During WWII, a Jewish family named Rosenberg was confined to a
concentration camp where prisoners could escape the gas ovens as long as they
could work. A young boy in the family was partially disabled from birth and
could not carry a full workload. The parents were separated during the day by
their separate work responsibilities, so they would hasten in the evenings to
check on the condition of each family member. One evening the father's worse
fears were realized. He could not spot his disabled boy. Then he saw his older
son weeping in a corner. The son told the father that the disabled boy was
taken to the gas chambers because he could no longer work. The father asked:
But where is your mother? The older boy told how his little brother
was afraid to go and clung to his mother, who said, "Don't cry. I'll go
with you and hold you close." And she did.

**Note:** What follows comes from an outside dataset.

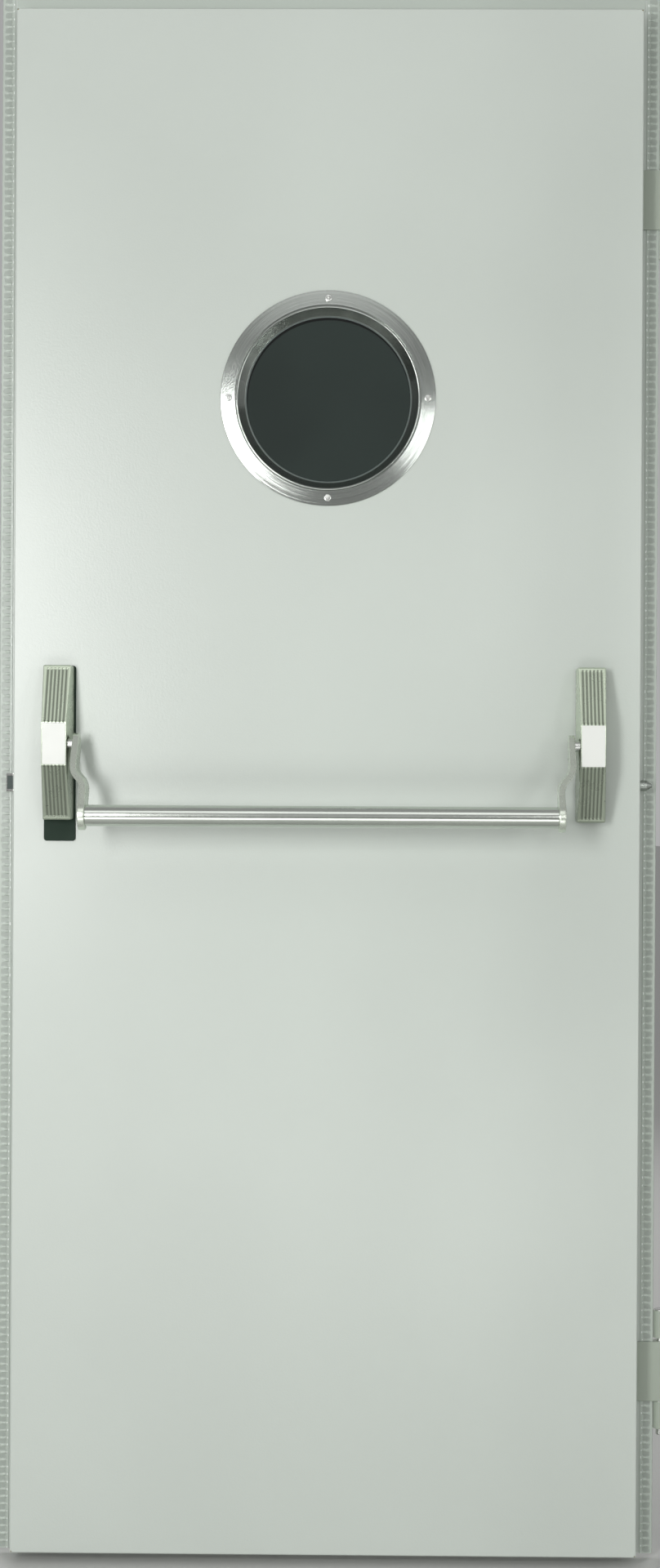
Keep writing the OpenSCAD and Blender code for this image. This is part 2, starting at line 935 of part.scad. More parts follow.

And so does Christ. Where we are
asked to make sacrifices, to radically place him first, to endure the pain of
discipleship, to hold the sword of truth, we do so holding and looking to the
Jesus who has already been there.
"If anyone can appear before Jesus without their knees knocking,
they're either braver than most or else just silly." He is not safe, but he is good. That is why we can run the race, never
alone, but being held close to Christ.